Wednesday, July 22, 2009

Where The Jobs Are...

The Bureau of Labor Statistics released the percent of labor change from December 2007 through June of 2009. The problem with the numbers are the trends and the messages inside the data. The shrinking sectors are dominated by loss of jobs in manufacturing, building and production. All the areas where we "make" anything have been decimated and my belief is that those jobs are gone and not coming back. The auto industry has lost 35% of their jobs from the production of auto vehicles and parts. Do any of us believe those jobs are going to come back? When we start building cars again, the hope is that we will do so with greater efficiency and productivity, which in itself will keep the jobs from coming back.
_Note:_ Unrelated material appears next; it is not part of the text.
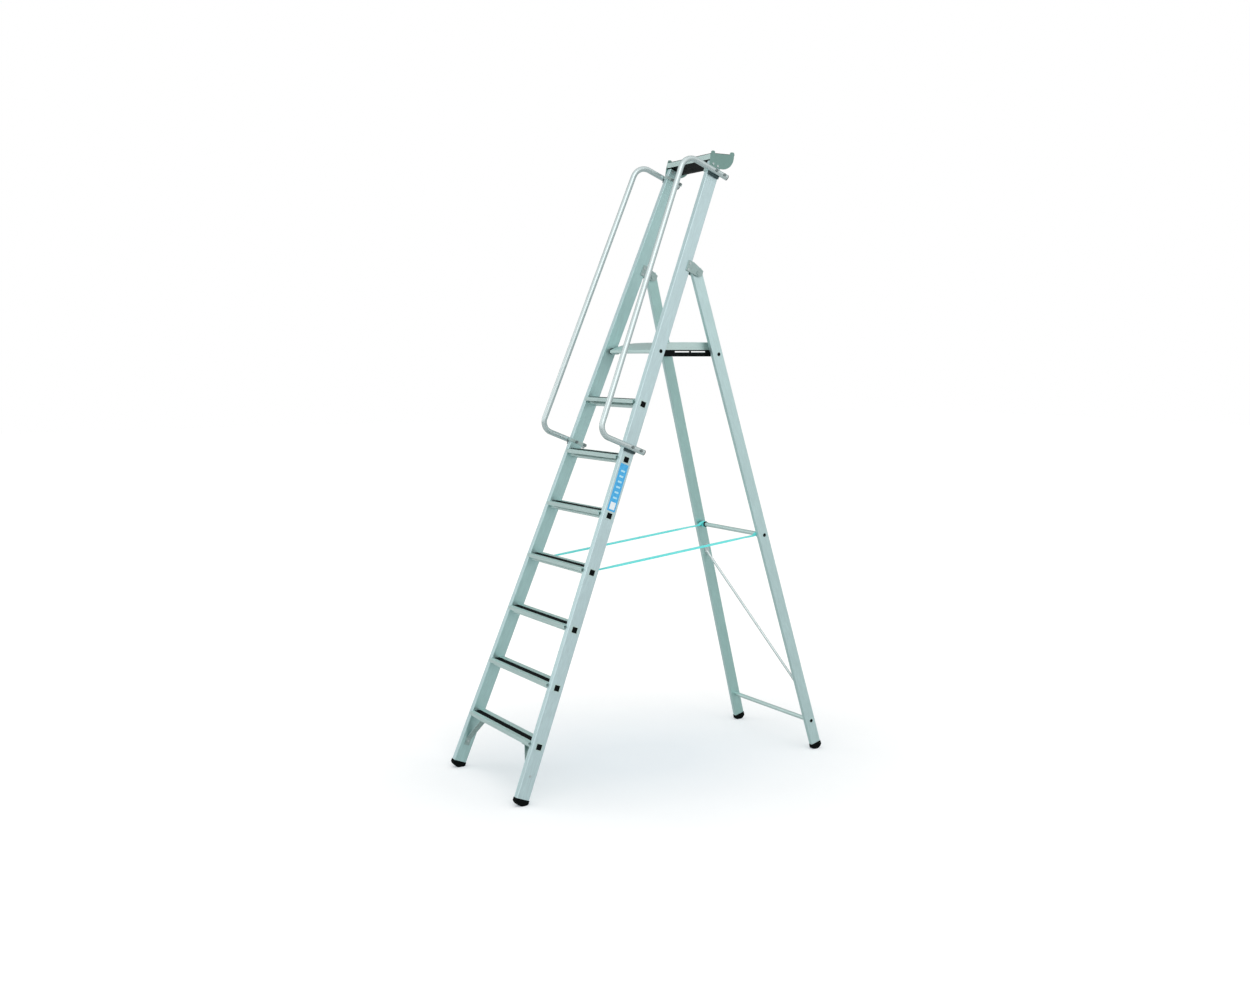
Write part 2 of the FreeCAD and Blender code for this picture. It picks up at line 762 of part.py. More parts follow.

The bigger alarm in the data is the growing sectors being led by home and health care services (+8.6%), oil and gas extraction (+8.6%), Federal Government, except the US Postal Service (+6.5%), Ambulatory health care services (+4.8%), and offices of physicians (+4.1%). This just can't be right. We are gaining and creating jobs in the areas that are the ones that we are already bloated and trying to get back under control; health care, non-renewable energy, and government (read deficit and out of control budgets). This seems to be the worst of the worst, losing jobs where we need to be competitive and creating GNP and instead adding jobs into service and sectors where the cost of doing business is already strangling us. Add more healthcare jobs without understanding efficiencies and it will only take longer to dismantle the problems. I have supported larger government where I felt it was important to meet the needs of those who cannot (truly) take care of themselves. But, an inability to manage costs is not a good enough excuse to add more wood on the woodpile. We better hope that we we see the BLS chart flip upside down in the next 5 years or what was bad will become catastrophic.